Lesson learnt : Till this day, I am the only person I know who can type at my speed. I have worked at 4 organisations till now and nobody I know can type as fast as I can and without looking at the keyboard as they type. It has greatly lessened my time in the office and I can type emails twice as fast as anyone can. I can type as fast as I think and that has made me efficient in the workplace. I now know how a simple holiday task has benefitted me at work.
– Playing the piano : My father had visions of me and my sister playing the piano well and so he engaged piano teachers for us when we were young. I hated sitting myself down for an hour 3 times a week banging on that dumb instrument that caused me so much insult and agony from the teacher. Neither my sister nor I have any music inclinations and it was pure torture for 3 hours a week that way. One day I finally summoned my courage and told my father that I would not play the piano anymore and he can save his money instead. He kept very quiet. And you know what he did next? He took out a piece of paper, and told me to write it down and sign off on it. He said ” write it down, that you are the one who rejected lessons and you will not blame your father for this years later.” I laughed inside and happily scribbled it down and threw it on the table. The teacher did not come again. And you know what, part of me felt shame for letting him down.
Lesson learnt : Responsibility. I now realised that he was trying to teach us as many skillsets as we can have and that we have a limited period of time when we are young, to learn them. Once you start working, time runs out. Other commitments take over. I now know that in life, everything we do has consequences and he wanted to teach me that. He did not want me to quit things lightly and if I wrote it down, I would not blame him for my failures, if it came to that. And though my parents are divorced, he has never once shrunk his responsibilities towards my mother or my sister and I.
– Be kind : No matter the situation, my father has always taught me to be kind. If there is 1 constant between my mother and my father, this is it. BE KIND. Be kind to others and always try to do good. My father has always lived by this mantra and sometimes we catch ourselves wondering why he would help someone who obviously is out for his money or time. And he would always say – because the person needs it more than him. And till this day, he still lives by that. Every chinese new year, he still delivers presents and gifts to his mothers’ friends even though she has passed on. The things he does has no returns but that has never been what he is after.
Lesson : They say girls marry someone who is like their father. To me, this is true. KW is one of the kindest people that I have met and sometimes when I see his actions, it reminds me of my dad. And I am secretly pleased that I indeed married my father. And till this day, I am kind to others. I am kind when there are no returns, simply because that is how I have brought up. The both of them have singularly shown me that in life, kindness rules. Between KW and me, there is no contest who the kinder one is and sometimes I get upset when I think he is getting the short end of the stick. But it is often my own pessimism and negativity that overshadows his graciousness. Somehow after we married, we meet my father a lot more for dinners and lunches.

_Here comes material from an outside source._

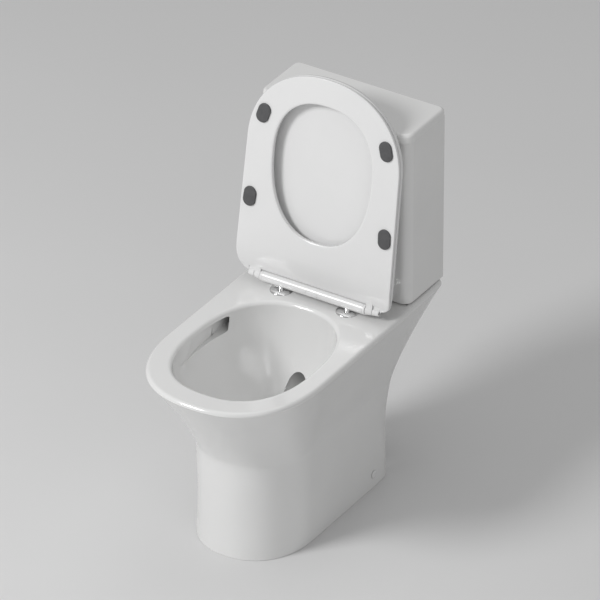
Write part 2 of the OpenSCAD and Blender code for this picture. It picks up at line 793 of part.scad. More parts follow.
ring_w = 5.2;
tube_half = bar_l / 2 - ring_w;
bar_bore_r = bar_r - 2;
release_w = 28;
release_h = 9;
release_travel = 2.5;
module hinge_frame() {
    translate([0, hinge_y, hinge_z]) children();
}
module along_x(x0, x1, r) {
    translate([x0, 0, 0]) rotate([0, 90, 0]) cylinder(r = r, h = x1 - x0);
}
module release_plan(grow) {
    for (s = [-1, 1]) translate([s * (release_w - release_h) / 2, 0])
        circle(r = release_h / 2 + grow);
    square([release_w - release_h, release_h + 2 * grow], center = true);
}
module hinge_bar() {
    color("white") hinge_frame() difference() {
        along_x(-tube_half, tube_half, bar_r);
        along_x(-tube_half - 1, tube_half + 1, bar_bore_r);
        both_sides() translate([hinge_spacing / 2, 0, -bar_r - 2])
            cylinder(r = pillar_r + 0.8, h = bar_r + 2);
        rotate([90, 0, 0]) linear_extrude(bar_r + 2) release_plan(0.35);
    }
}
module hinge_end_rings() {
    color("white") hinge_frame() both_sides() difference() {
        along_x(tube_half, bar_l / 2, bar_r);
        along_x(tube_half - 1, bar_l / 2 + 1, pin_r + 0.02);
    }
}
damper_l = 24;
module damper() {
    color("dimgray") hinge_frame() difference() {
        along_x(tube_half - damper_l, tube_half - 0.2, bar_bore_r - 0.05);
        along_x(tube_half - damper_l + 6, tube_half + 1, pin_r + 0.02);
    }
}
module damper_left() {
    mirror([1, 0, 0]) damper();
}
module damper_right() {
    damper();
}
lug_t = 14;
lug_gap = 0.8;
seat_lug_x = bar_l / 2 + lug_gap;
cover_lug_x = seat_lug_x + lug_t + lug_gap;
module hinge_pin() {
    color("silver") hinge_frame()
        along_x(tube_half - damper_l + 7, cover_lug_x + lug_t - 2, pin_r);
}
module hinge_pin_left() {
    mirror([1, 0, 0]) hinge_pin();
}
module hinge_pin_right() {
    hinge_pin();
}
latch_in = 10;
module release_button() {
    color("white") hinge_frame() {
        translate([0, -bar_r + 7, 0]) rotate([90, 0, 0]) linear_extrude(7.3) release_plan(0);
        translate([-4, -bar_r + 6.9, -3]) cube([8, 2, 6]);
    }
}
module release_spring() {
    l = bar_bore_r + bar_r - 9.3;
    color("silver") hinge_frame() translate([0, -bar_r + 9, 0]) rotate([-90, 0, 0])
        coil(2.4, 0.35, 4, l);
}
latch_gap = 0.6;
module latch() {
    color("dimgray") hinge_frame()
        along_x(latch_in + 8, hinge_spacing / 2 - pillar_r - latch_gap, 5);
}
module latch_left() {
    mirror([1, 0, 0]) latch();
}
module latch_right() {
    latch();
}

// ---- Seat and cover, drawn closed about the hinge axis and then raised ----

module raised() {
    hinge_frame() rotate([-90 - lean, 0, 0]) children();
}
flap_front = front_y - seat_over - hinge_y;
flap_yc = flap_front + seat_round;
flap_back = -2;
under_z = -hinge_rise + buffer_t + 0.4;
arch_l = 50;
arch_h = -under_z - 2;
// How far the underside has risen near the hinge, and the seat's edge there
function arch(y) = arch_h * (1 - cos(90 * clamp01((y + arch_l + 10) / arch_l)));
function seat_edge_z(y) = under_z + seat_edge_t + arch(y) * 0.78;
function flap_ring(inset) = let (w = seat_w / 2 - inset)
    [for (p = outline(w, flap_front + inset, flap_yc, flap_back - inset, seat_n, 16))
        [p[0] * (1 + seat_flare / seat_w * clamp01((p[1] - flap_yc) / (flap_back - flap_yc))),
            p[1]]];
opening_yf = flap_front + opening_front;
opening_yc = opening_yf + opening_l * 0.436;
function opening_ring(grow) = outline(opening_w / 2 + grow, opening_yf - grow, opening_yc,
    opening_yf + opening_l + grow, opening_n, opening_n);
function between(a, b, k) = [for (i = [0 : ring_n - 1]) mix(a[i], b[i], k)];
function seat_under(ring) = [for (p = ring) [p[0], p[1], under_z + arch(p[1])]];
function seat_top(ring, k) = [for (p = ring)
    [p[0], p[1], mix(under_z + seat_t - 1.5 + arch(p[1]) * 0.25, seat_edge_z(p[1]), k * k * k)]];
function lifted(ring, dz) = [for (p = ring) [p[0], p[1], p[2] + dz]];

module hinge_lug(x, r0, r1, reach, z0, z1) {
    translate([x, -reach, z0]) cube([lug_t, reach, z1 - z0]);
    translate([x, 0, 0]) rotate([0, 90, 0]) cylinder(r1 = r0, r2 = r1, h = lug_t);
}
module seat() {
    o = opening_ring(2);
    f = flap_ring(1.5);
    color("white") raised() difference() {
        union() {
            ring_loop(concat(
                [for (k = [0, 0.25, 0.5, 0.75, 1]) seat_under(between(o, f, k))],
                [lifted(seat_under(flap_ring(0)), 1.5)],
                [[for (p = flap_ring(0)) [p[0], p[1], seat_edge_z(p[1]) - 1.2]]],
                [for (k = [1, 0.75, 0.5, 0.2]) seat_top(between(opening_ring(2), f, k), k)],
                [[for (p = opening_ring(4)) [p[0], p[1], under_z + seat_t - 2]]],
                [at_height(opening_ring(0), under_z + seat_t - 5)],
                [at_height(opening_ring(0), under_z + 2)]));
            both_sides() hinge_lug(seat_lug_x, 10.5, 8, 26, -6, 0);
        }
        translate([-seat_lug_x - eps, -bar_r - 2, -40]) cube([2 * seat_lug_x + 2 * eps, 40, 60]);
        both_sides() along_x(seat_lug_x - 1, seat_lug_x + lug_t + 1, pin_r + 0.06);
        // Room for the cover's lugs
        both_sides() translate([cover_lug_x - lug_gap, -14, -20]) cube([lug_t + 2 * lug_gap, 40, 60]);
    }
}
buffer_l = 42;
buffer_w = 28;
buffer_x = [142, 157];
buffer_s = [351.5, 167.8];
module buffer_pad(l, w, h) {
    translate([0, 0, -h]) linear_extrude(h) {
        for (s = [-1, 1]) translate([0, s * (l - w) / 2]) circle(r = w / 2);
        square([w, l - w], center = true);
    }
}
module seat_buffers() {
    reach = -flap_front / 460.4;
    turn = [-16, -4];
    color("dimgray") raised() both_sides() for (i = [0, 1])
        translate([buffer_x[i] * seat_w / 352, -buffer_s[i] * reach, under_z])
            rotate([0, 0, turn[i]]) buffer_pad(buffer_l, buffer_w, buffer_t);
}
cover_top = cover_rise;
function cover_skirt(y) = seat_edge_z(y) + 1.6;
function cover_outer(inset, k) = [for (p = flap_ring(inset))
    [p[0], p[1], mix(cover_skirt(p[1]), cover_top, k)]];
module cover() {
    e = 15;
    t = cover_wall;
    color("white") raised() difference() {
        union() {
            ring_stack(concat(
                [at_height(flap_ring(e + 60), cover_top - t), at_height(flap_ring(e), cover_top - t)],
                [for (a = [70, 35]) [for (p = flap_ring(t + (e - t) * (1 - cos(a))))
                    [p[0], p[1], mix(cover_skirt(p[1]), cover_top - t, sin(a))]]],
                [cover_outer(t, 0), cover_outer(0.6, 0), cover_outer(0, 0.06)],
                [for (a = [20 : 17.5 : 90]) cover_outer(e * (1 - cos(a)), sin(a))],
                [at_height(flap_ring(e + 60), cover_top)]));
            both_sides() hinge_lug(cover_lug_x, 7.8, 6, 13.4, -2, 7);
        }
        translate([-cover_lug_x + lug_gap, -bar_r - 3, -40])
            cube([2 * cover_lug_x - 2 * lug_gap, 40, 60]);
        both_sides() along_x(cover_lug_x - 1, cover_lug_x + lug_t + 1, pin_r + 0.06);
    }
}
module cover_buffers() {
    z0 = under_z + seat_t - 1.1;
    color("gainsboro") raised() both_sides() for (y = [-120, -320])
        translate([opening_w / 2 + 24, y * flap_front / -460.4, z0])
            cylinder(r = 5, h = cover_top - cover_wall - z0);
}

pan();
floor_brackets();
side_screws();
side_screw_caps();
cistern();
cistern_lid();
cistern_pads();
coupling_seal();
coupling_bolts();
bolt_cone_washers();
bolt_plate_washers();
bolt_lower_washers();
wing_nuts();
flush_valve_base();
flush_valve_washer();
flush_valve_backnut();
flush_valve_tower();
flush_valve_stem();
flush_seal();
flush_rocker();
fill_valve_body();
fill_valve_washer();
fill_valve_backnut();
fill_valve_head();
fill_float();
float_link();
float_arm();
button_bezel();
button_barrel();
button_nut();
full_flush_button();
half_flush_button();
full_push_rod();
half_push_rod();
full_button_spring();
half_button_spring();
hinge_base_left();
hinge_base_right();
hinge_pillars();
hinge_bolts();
hinge_washers();
hinge_nuts();
hinge_bar();
hinge_end_rings();
damper_left();
damper_right();
hinge_pin_left();
hinge_pin_right();
release_button();
release_spring();
latch_left();
latch_right();
cover();
cover_buffers();
seat();
seat_buffers();
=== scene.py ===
"""A close coupled toilet: smooth glazed and moulded pieces built round its packed frame."""

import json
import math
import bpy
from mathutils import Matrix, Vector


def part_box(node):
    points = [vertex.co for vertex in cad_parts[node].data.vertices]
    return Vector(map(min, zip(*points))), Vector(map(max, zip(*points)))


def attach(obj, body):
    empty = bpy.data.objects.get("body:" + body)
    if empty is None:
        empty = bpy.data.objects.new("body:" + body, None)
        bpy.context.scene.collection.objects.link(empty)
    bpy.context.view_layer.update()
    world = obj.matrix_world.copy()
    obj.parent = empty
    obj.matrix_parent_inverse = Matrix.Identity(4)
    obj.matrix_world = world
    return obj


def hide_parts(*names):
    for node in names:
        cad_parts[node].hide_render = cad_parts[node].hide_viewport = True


bl_info = {
    "name": "Close coupled toilet",
    "version": (1, 0, 0),
    "blender": (4, 5, 0),
    "location": "3D View > Sidebar > Toilet",
    "description": "Builds the glazed pan, cistern, seat, cover and trim of a close coupled toilet",
    "category": "Object",
}

import bmesh
import bpy
from mathutils import Matrix, Vector

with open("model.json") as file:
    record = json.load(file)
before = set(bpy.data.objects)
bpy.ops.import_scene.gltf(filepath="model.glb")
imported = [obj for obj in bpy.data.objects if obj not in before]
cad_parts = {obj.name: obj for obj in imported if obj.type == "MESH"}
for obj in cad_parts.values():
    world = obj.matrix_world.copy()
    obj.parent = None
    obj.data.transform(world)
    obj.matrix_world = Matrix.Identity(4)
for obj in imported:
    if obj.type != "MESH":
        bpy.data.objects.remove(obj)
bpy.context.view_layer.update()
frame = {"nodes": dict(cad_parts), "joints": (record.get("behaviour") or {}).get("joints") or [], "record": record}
PAN_LO, PAN_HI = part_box("pan")
TANK_LO, TANK_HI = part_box("cistern")
LID_LO, LID_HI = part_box("cistern_lid")
COVER_JOINT = next(j for j in frame["joints"] if j["name"] == "cover_hinge")
HINGE = Vector(COVER_JOINT["pos_m"])
LEAN = COVER_JOINT["range_deg"]
CLOSING_TURN = math.radians(abs(LEAN[0] - LEAN[1]) + 0.003)
ACROSS, ALONG, UP = (1, 0, 0), (0, 1, 0), (0, 0, 1)
ORIGIN = (0, 0, 0)
SMOOTH_ANGLE = 35


# ---- Sizes and finishes that a user would change ----


def length(name, text, default, low=0.0, high=1.0):
    """A size in metres for a property group."""
    return bpy.props.FloatProperty(
        name=name, description=text, default=default, min=low, max=high, unit="LENGTH", precision=4
    )


def colour(name, text, default):
    """A surface colour for a property group."""
    return bpy.props.FloatVectorProperty(
        name=name, description=text, default=default, size=4, min=0, max=1, subtype="COLOR"
    )


def share(name, text, default):
    """A number from 0 to 1 for a property group."""
    return bpy.props.FloatProperty(
        name=name, description=text, default=default, min=0, max=1, subtype="FACTOR"
    )


class ToiletPanSizes(bpy.types.PropertyGroup):
    """Sizes of the ceramic pan."""

    base_w: length("Base width", "Width of the base at the floor", 0.242)
    toe_setback: length("Toe setback", "How far the base stands back from the rim", 0.121)
    heel_setback: length("Heel setback", "How far the base stops short of the deck", 0.118)
    base_round: length("Base rounding", "Length of the base's rounded front", 0.142)
    rim_round: length("Rim rounding", "Length of the rim's rounded front", 0.210)
    flare_start: length("Flare start", "Height at which the sides begin to flare", 0.215)
    sweep_start: length("Sweep start", "Height at which the back begins to sweep out", 0.130)
    waist: length("Waist", "How much slimmer the base is half way up", 0.003)
    wall: length("Wall", "Thickness of the ceramic walls", 0.013)
    deck_t: length("Deck thickness", "Thickness of the rim and deck", 0.026)
    rim_edge_r: length("Rim edge radius", "Rounding of the rim's outer edge", 0.008)
    bowl_w: length("Bowl width", "Width of the bowl at the rim", 0.275)
    bowl_l: length("Bowl length", "Length of the bowl at the rim", 0.370)
    rim_front: length("Front rim", "Width of the flat rim in front of the bowl", 0.055)
    bowl_drop: length("Bowl depth", "Depth from the rim to the sump", 0.175)
    sump_d: length("Sump depth", "Depth of the sump below the bowl", 0.088)
    bowl_edge_r: length("Bowl edge radius", "Rounding of the bowl's upper edge", 0.008)
    slot_h: length("Slot height", "Height of the two flush slots", 0.034)
    slot_w: length("Slot width", "Width of the two flush slots", 0.020)
    trap_r: length("Trap radius", "Bore radius of the trap", 0.028)
    outlet_h: length("Outlet height", "Height of the outlet's centre", 0.180)
    outlet_r: length("Outlet radius", "Outer radius of the outlet spigot", 0.051)
    spigot_l: length("Spigot length", "Length of the plain outlet spigot", 0.090)
    spigot_gap: length("Spigot gap", "Distance from the spigot to the deck's back", 0.022)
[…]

– Don’t start the fight but you end it : My father runs his own successful timber business and he often tells us about his experiences starting his own business from scratch and running it successfully, even till now. He has always taught us never to bully others but by hell, if someone started a fight with you, you have to be the one to end it.
Lesson: Till this day, this is what I believe. I will end fights with others but I am seldom the one who starts it. In fact, my dad has instilled in me a hatred for shit-stirrers and believe me, they are everywhere.
But most importantly, my father has taught me that as long as I am leading an honest life and not hurting others, he is proud of me. I might not be a teacher as that is his favourite profession of all time, but I am good at what I do and that makes all his life lessons well received.
Today, I wish for my father many, many healthy, happy years ahead, and I look forward to more dinner sessions with him.